──────── DATA FOR THE TASK
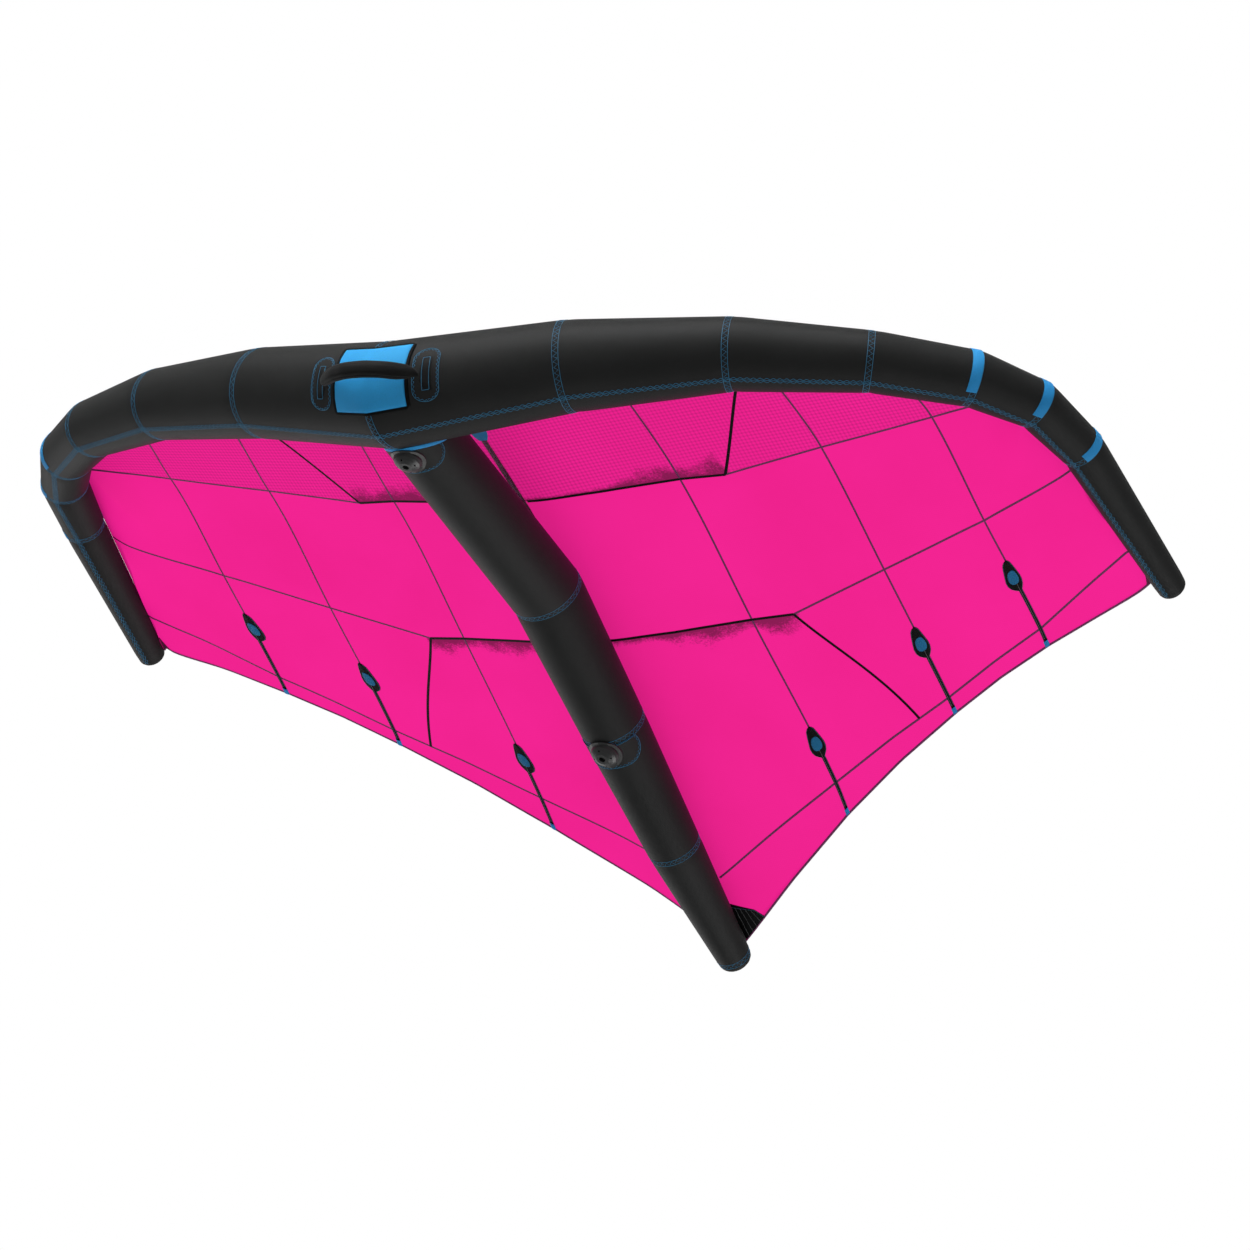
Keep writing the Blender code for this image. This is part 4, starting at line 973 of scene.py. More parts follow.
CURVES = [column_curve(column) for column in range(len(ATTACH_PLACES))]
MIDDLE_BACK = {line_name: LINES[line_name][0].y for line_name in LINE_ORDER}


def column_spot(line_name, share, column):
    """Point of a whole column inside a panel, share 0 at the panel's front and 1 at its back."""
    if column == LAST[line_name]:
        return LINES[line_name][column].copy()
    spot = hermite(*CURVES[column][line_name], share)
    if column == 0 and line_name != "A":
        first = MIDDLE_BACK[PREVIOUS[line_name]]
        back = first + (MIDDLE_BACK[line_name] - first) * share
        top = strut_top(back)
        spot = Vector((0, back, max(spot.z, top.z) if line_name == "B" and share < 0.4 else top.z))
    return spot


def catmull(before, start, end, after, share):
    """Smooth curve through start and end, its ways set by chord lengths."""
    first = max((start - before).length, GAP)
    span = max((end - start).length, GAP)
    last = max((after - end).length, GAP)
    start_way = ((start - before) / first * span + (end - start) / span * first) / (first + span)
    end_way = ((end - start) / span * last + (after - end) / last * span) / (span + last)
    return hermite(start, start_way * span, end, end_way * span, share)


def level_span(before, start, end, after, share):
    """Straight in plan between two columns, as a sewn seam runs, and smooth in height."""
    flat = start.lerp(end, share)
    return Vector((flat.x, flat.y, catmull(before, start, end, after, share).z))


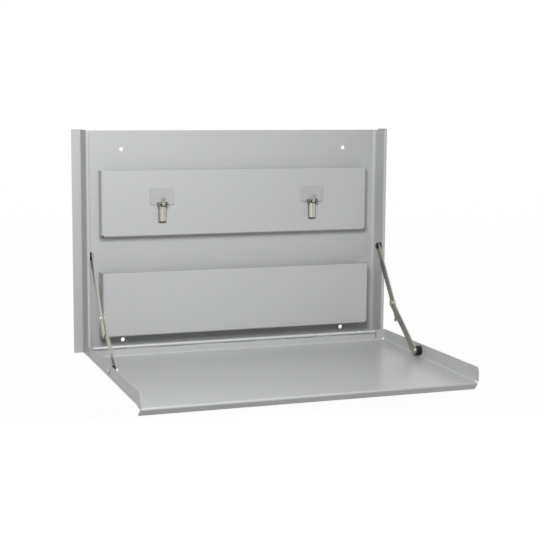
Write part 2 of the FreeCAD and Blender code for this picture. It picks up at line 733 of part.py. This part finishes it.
────────────────
# WRITTEN TASK
Write out, exactly and with nothing else, the lines of the listing above from its first line through the line with "return hermite(start, start_way".

# OUTPUT FOR THIS EXERCISE
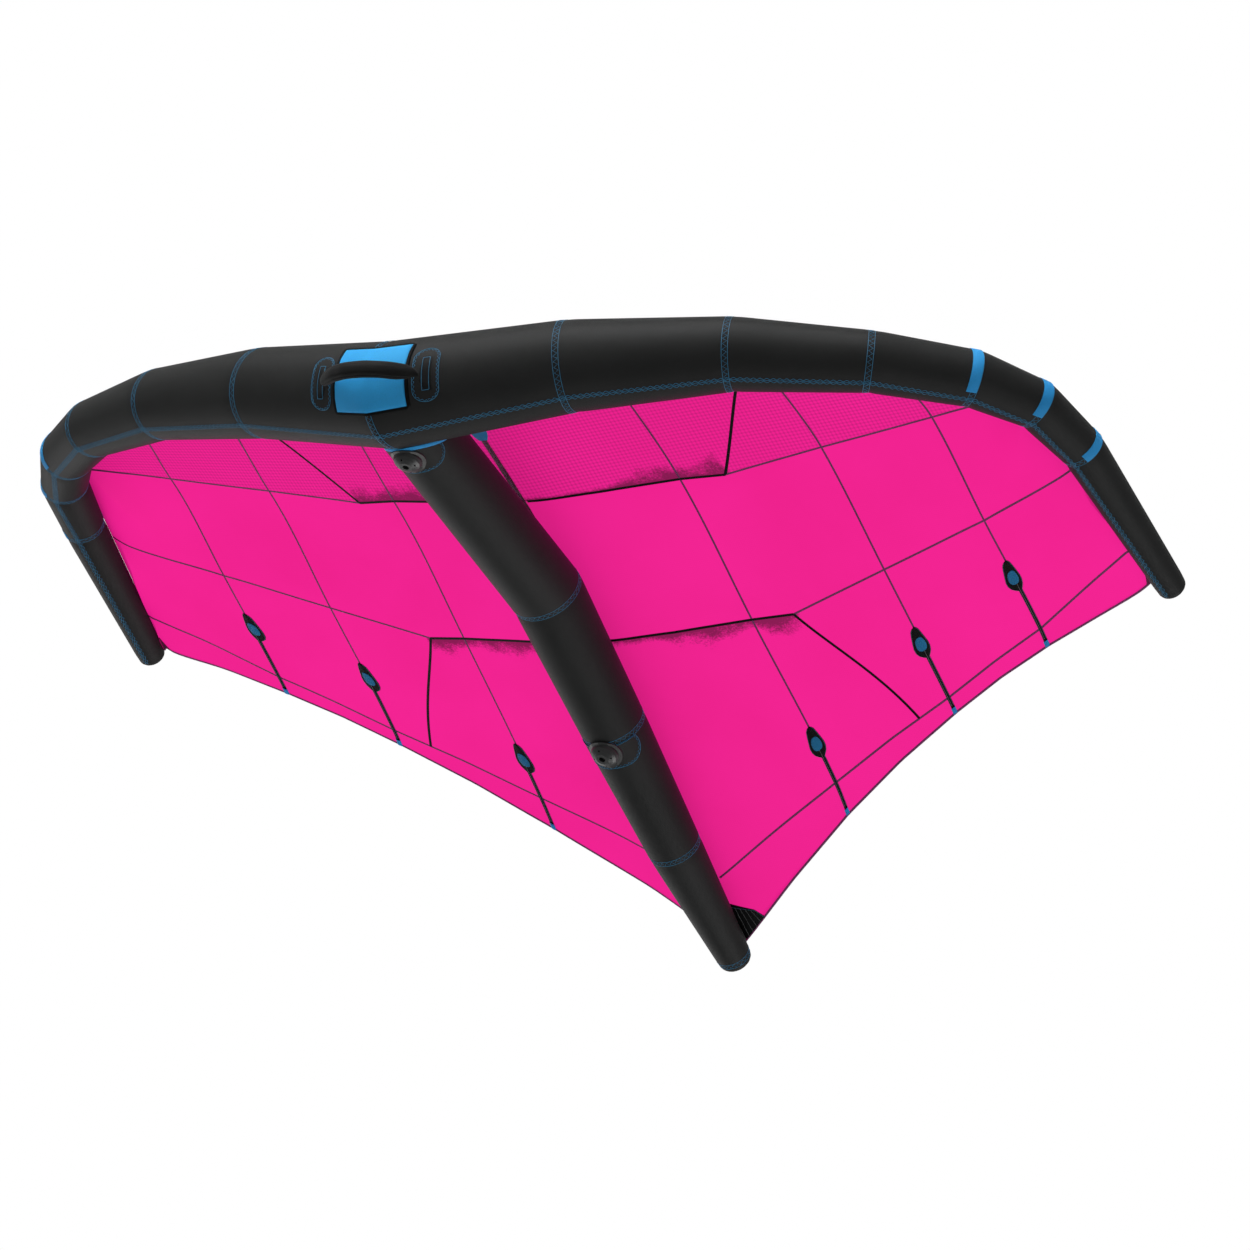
Keep writing the Blender code for this image. This is part 4, starting at line 973 of scene.py. More parts follow.
CURVES = [column_curve(column) for column in range(len(ATTACH_PLACES))]
MIDDLE_BACK = {line_name: LINES[line_name][0].y for line_name in LINE_ORDER}


def column_spot(line_name, share, column):
    """Point of a whole column inside a panel, share 0 at the panel's front and 1 at its back."""
    if column == LAST[line_name]:
        return LINES[line_name][column].copy()
    spot = hermite(*CURVES[column][line_name], share)
    if column == 0 and line_name != "A":
        first = MIDDLE_BACK[PREVIOUS[line_name]]
        back = first + (MIDDLE_BACK[line_name] - first) * share
        top = strut_top(back)
        spot = Vector((0, back, max(spot.z, top.z) if line_name == "B" and share < 0.4 else top.z))
    return spot


def catmull(before, start, end, after, share):
    """Smooth curve through start and end, its ways set by chord lengths."""
    first = max((start - before).length, GAP)
    span = max((end - start).length, GAP)
    last = max((after - end).length, GAP)
    start_way = ((start - before) / first * span + (end - start) / span * first) / (first + span)
    end_way = ((end - start) / span * last + (after - end) / last * span) / (span + last)
    return hermite(start, start_way * span, end, end_way * span, share)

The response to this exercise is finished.